Fasting is also necessary as a preservative against sin. Fast that thou mayest not sin. The flesh will rebel if it is not kept under by abstinence and fasting. ‘ By surfeiting many have perished; but he that is temperate shall prolong life’. (Ecclus/Sirach. xxxvii. 34). Prayer alone will not suffice without mortification. Can a sick man look for his cure from prayer, whilst he not refrain from injurious food? ‘ Behold, this was the iniquity of Sodom, pride, fulness of bread and abundance, &c’. (Ezekiel xvi. 49) Judith, the widow of Manasses, ‘fasted all the days of her life, except the Sabbaths and new moons, and the feasts of the House of Israel’. (Judith viii. 6). And the Lord strengthen her and directed her to the cutting off the head of Holofernes, the prince of the enemies of Israel.
Esau, through want of due restraint of his appetite, sold to his younger brother his privilege of primogeniture: ‘and so taking bread and the pottage of lentils, he ate and drank, and went his way making little account of having sold his first birth-right’. (Genesis. Xxv. 34)
For these reasons Holy Church requires her children to keep up a practice that dates from the time of the Apostle; in order that we may do penance for our past sins; that we may be preserved from falling into sin; and that we may imitate the example of our Blessed Lord, who fasted forty days and forty nights.

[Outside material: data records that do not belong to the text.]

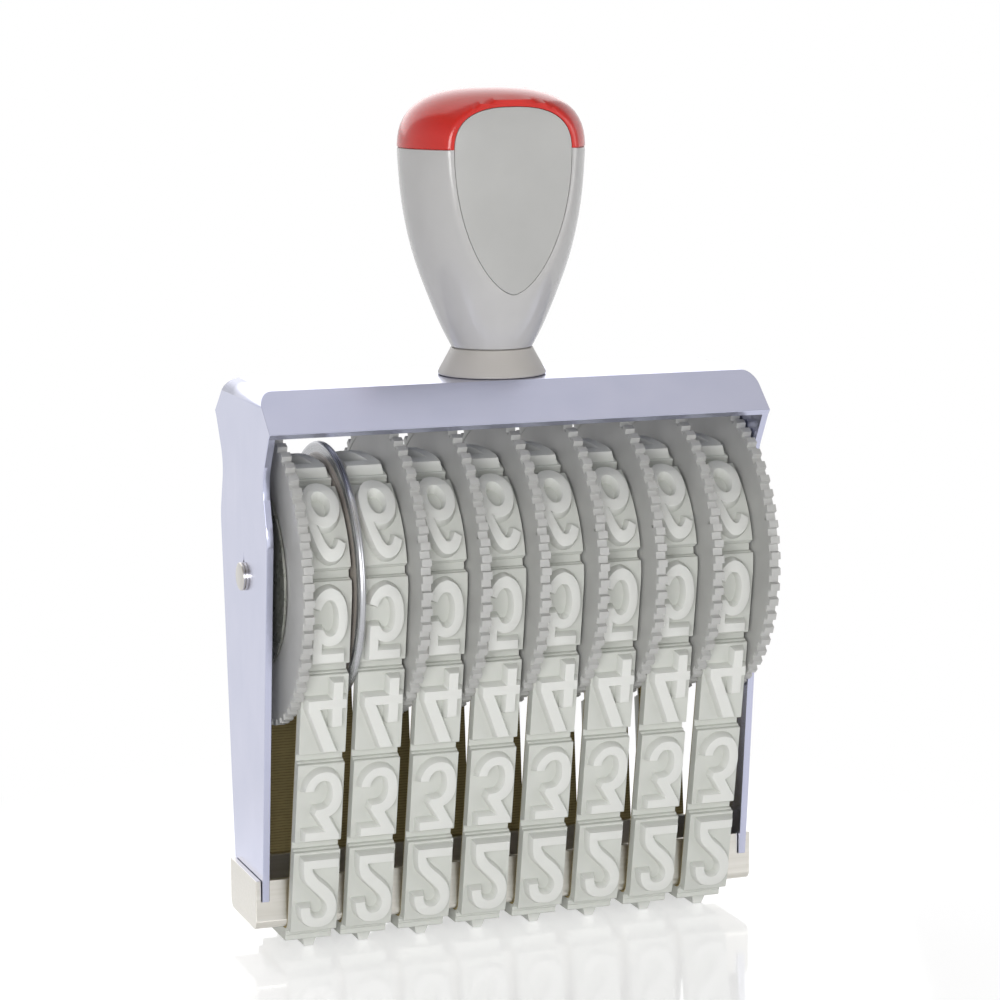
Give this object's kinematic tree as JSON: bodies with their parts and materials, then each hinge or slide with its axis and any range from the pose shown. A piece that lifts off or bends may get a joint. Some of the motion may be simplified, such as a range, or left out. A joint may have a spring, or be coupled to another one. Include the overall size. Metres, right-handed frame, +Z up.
{
  "type": "numbering machine",
  "caption": "hand stamp with endless rubber number bands, each set by its own serrated thumb wheel in a folded metal frame, pressed down by a turned handle",
  "frame": {"origin": "on the paper, under the middle of the stamp, where the raised figures touch it", "axes": "X along the axle of the thumb wheels, front at -Y, Z up along the handle"},
  "size_m": [0.1126, 0.063, 0.1794],
  "materials": {
    "plated_sheet": "polished nickel-plated steel sheet",
    "nickel_sheet": "satin nickel-plated steel sheet",
    "rod_steel": "bright steel",
    "spring_steel": "blued spring steel",
    "separator_disc": "cream plastic with a thicker rim",
    "wheel_plastic": "satin pale grey plastic",
    "band_rubber": "matte pale grey-green rubber on brown canvas",
    "grey_handle": "glossy light grey plastic",
    "red_handle": "glossy red plastic",
    "grey_label": "bare satin light grey plate",
    "grey_collar": "satin warm grey plastic"
  },
  "bodies": {
    "stamp": {"frame": "plated_sheet", "foot_channel": "nickel_sheet", "axle": "rod_steel", "separator": "separator_disc", "friction_spring": "spring_steel", "handle_body": "grey_handle", "handle_cap": "red_handle", "label_plate": "grey_label", "handle_collar": "grey_collar", "handle_screw": "rod_steel", "screw_washer": "rod_steel", "band_1": "band_rubber", "band_2": "band_rubber", "band_3": "band_rubber", "band_4": "band_rubber", "band_5": "band_rubber", "band_6": "band_rubber", "band_7": "band_rubber", "band_8": "band_rubber"},
    "wheel_body_1": {"wheel_1": "wheel_plastic"},
    "wheel_body_2": {"wheel_2": "wheel_plastic"},
    "wheel_body_3": {"wheel_3": "wheel_plastic"},
    "wheel_body_4": {"wheel_4": "wheel_plastic"},
    "wheel_body_5": {"wheel_5": "wheel_plastic"},
    "wheel_body_6": {"wheel_6": "wheel_plastic"},
    "wheel_body_7": {"wheel_7": "wheel_plastic"},
    "wheel_body_8": {"wheel_8": "wheel_plastic"}
  },
  "joints": [
    {"name": "spin_1", "type": "hinge", "parent": "stamp", "child": "wheel_body_1", "pos_m": [0, 0, 0.0787], "axis": [1, 0, 0], "continuous": true},
    {"name": "spin_2", "type": "hinge", "parent": "stamp", "child": "wheel_body_2", "pos_m": [0, 0, 0.0787], "axis": [1, 0, 0], "continuous": true},
    {"name": "spin_3", "type": "hinge", "parent": "stamp", "child": "wheel_body_3", "pos_m": [0, 0, 0.0787], "axis": [1, 0, 0], "continuous": true},
    {"name": "spin_4", "type": "hinge", "parent": "stamp", "child": "wheel_body_4", "pos_m": [0, 0, 0.0787], "axis": [1, 0, 0], "continuous": true},
    {"name": "spin_5", "type": "hinge", "parent": "stamp", "child": "wheel_body_5", "pos_m": [0, 0, 0.0787], "axis": [1, 0, 0], "continuous": true},
    {"name": "spin_6", "type": "hinge", "parent": "stamp", "child": "wheel_body_6", "pos_m": [0, 0, 0.0787], "axis": [1, 0, 0], "continuous": true},
    {"name": "spin_7", "type": "hinge", "parent": "stamp", "child": "wheel_body_7", "pos_m": [0, 0, 0.0787], "axis": [1, 0, 0], "continuous": true},
    {"name": "spin_8", "type": "hinge", "parent": "stamp", "child": "wheel_body_8", "pos_m": [0, 0, 0.0787], "axis": [1, 0, 0], "continuous": true}
  ]
}
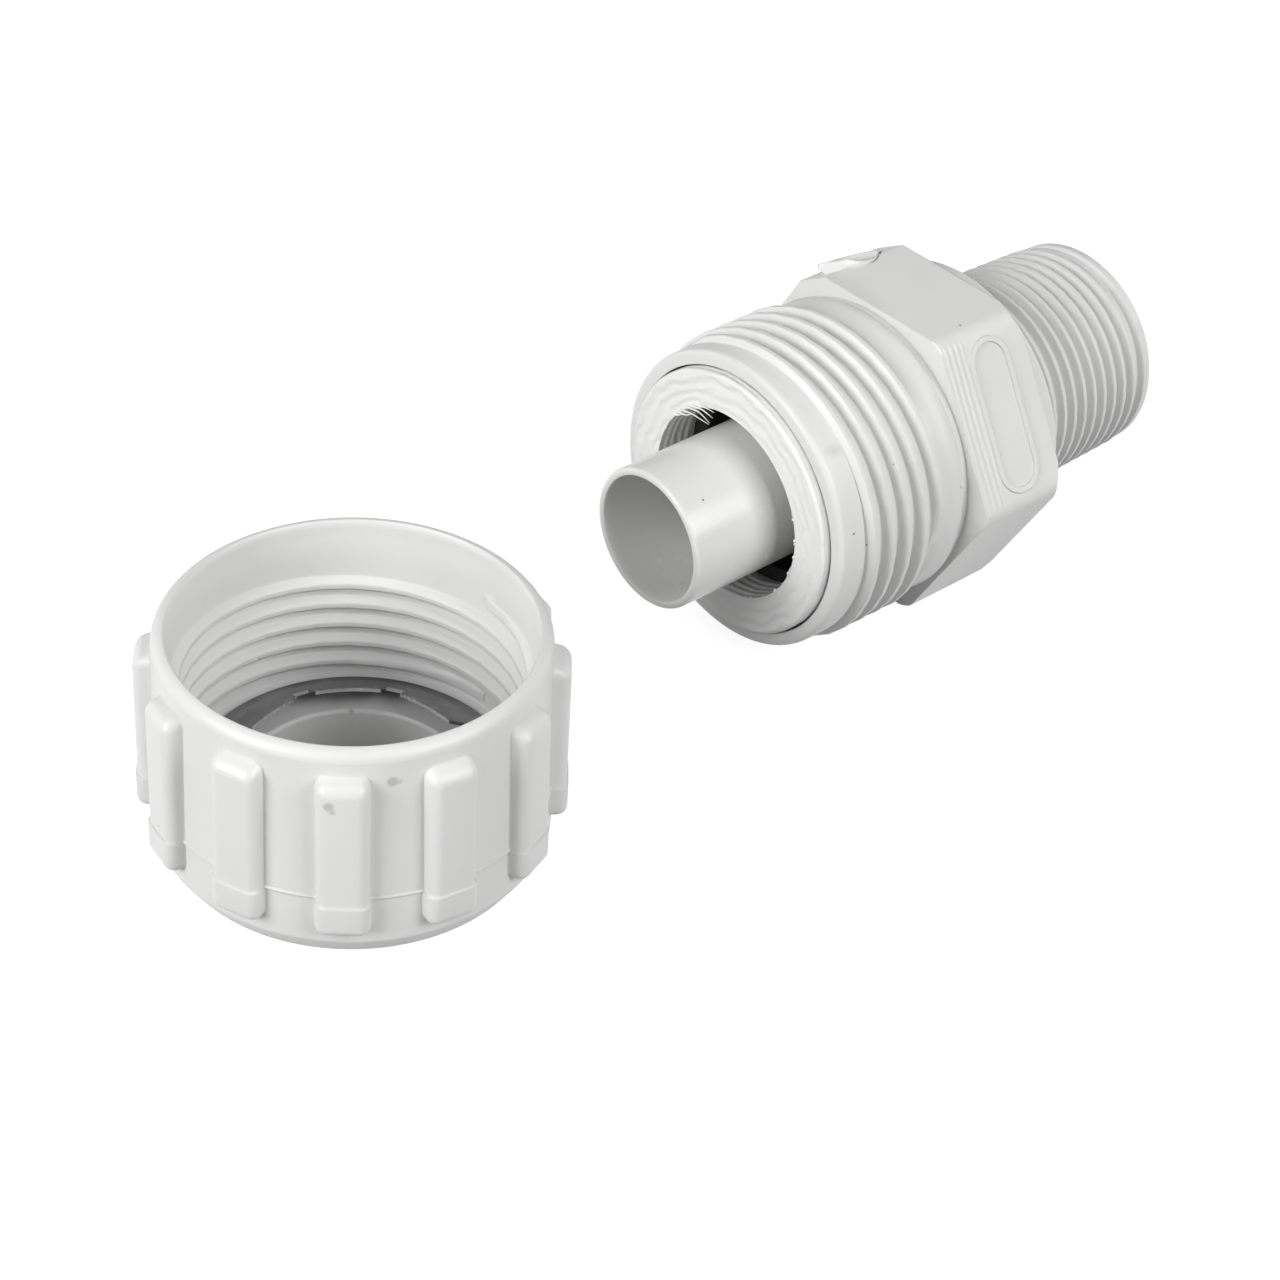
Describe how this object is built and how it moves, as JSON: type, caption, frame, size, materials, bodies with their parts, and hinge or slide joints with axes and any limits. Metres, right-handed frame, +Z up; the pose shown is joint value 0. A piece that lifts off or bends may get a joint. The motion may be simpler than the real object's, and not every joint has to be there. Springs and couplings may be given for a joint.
{
  "type": "pipe compression adapter with loose nut",
  "caption": "Plastic compression pipe adapter with a hexagon, a coarse front thread and a male taper thread; its ribbed nut stands unscrewed in front of the insert tube.",
  "frame": {"origin": "middle of the lower flat of the hexagon, 0.45 mm above the floor", "axes": "+X along the adapter from the insert tube to the male taper thread, +Z up; the nut stands towards -X"},
  "size_m": [0.137, 0.0462, 0.0386],
  "materials": {
    "body_plastic": "satin moulded",
    "tube_plastic": "soft gloss",
    "ring_plastic": "matte turned",
    "seal_rubber": "matte",
    "nut_plastic": "satin moulded",
    "grip_steel": "brushed spring sheet"
  },
  "bodies": {
    "root": {"adapter_body": "body_plastic", "insert_tube": "tube_plastic", "pusher_ring": "ring_plastic", "seal_ring": "seal_rubber", "coupling_nut": "nut_plastic", "grip_ring": "grip_steel"}
  },
  "joints": []
}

As the first command given by God to man was the order to abstain or fast, so the first temptation by which the evil one tried to ruin him was the endeavour to lead him to break the law of abstinence. Adam yielded to the temptation; for the fruit looked very tempting, and Eve plucked it and gave it to him to partake of, and the serpent; ‘No, you shall not die the death’. (Genesis iii.4). How many of Adam’s children ignore the lessen taught by his example will not be known till the great accounting day. But we know that it has been, and is, and will be a temptation to God’s creatures to neglect the example He gave us, to ignore His precept on this head and to turn a deaf ear to the voice of His Church.
Notes
Archbishop Charles Eyre lead the Catholic faithful of the Western district of Scotland from 1868, and which until 1878 included the Dioceses of Argyll and the Isles, Galloway and the Archdiocese of Glasgow. Born in Askham Bryan, North Yorks in 1817 he was ordained a Priest of the Northern district (Northern England) in 1842. His main achievements seem to be the commissioning of some of Glasgow’s most beautiful churches (St Peter’s Hyndland) and establishing St Peters College and Notre Dame teacher training college at Dowanhill. When Pope Leo XIII restored the Catholic hierarchy in Scotland in 1878, +Charles became the new Archbishop of Glasgow.
The times had seen joy and sorrow for Catholics as recorded in +Charles letter, including Vatican I and the solemn definition of Papal infallibility; additionally by solemn decree the 8th December would be the feast of St Joseph as patron of the Universal Church. However the sorrow had come the year before this letter (20th September 1870) when the Royal Italian army had entered Rome, unifying Italy and formally and finally ending Papal temporal rule over central Italy after a millennia. Blessed Pope Pius IX was the longest reigning Pope and was thought of at the time a prisoner to the new Italy.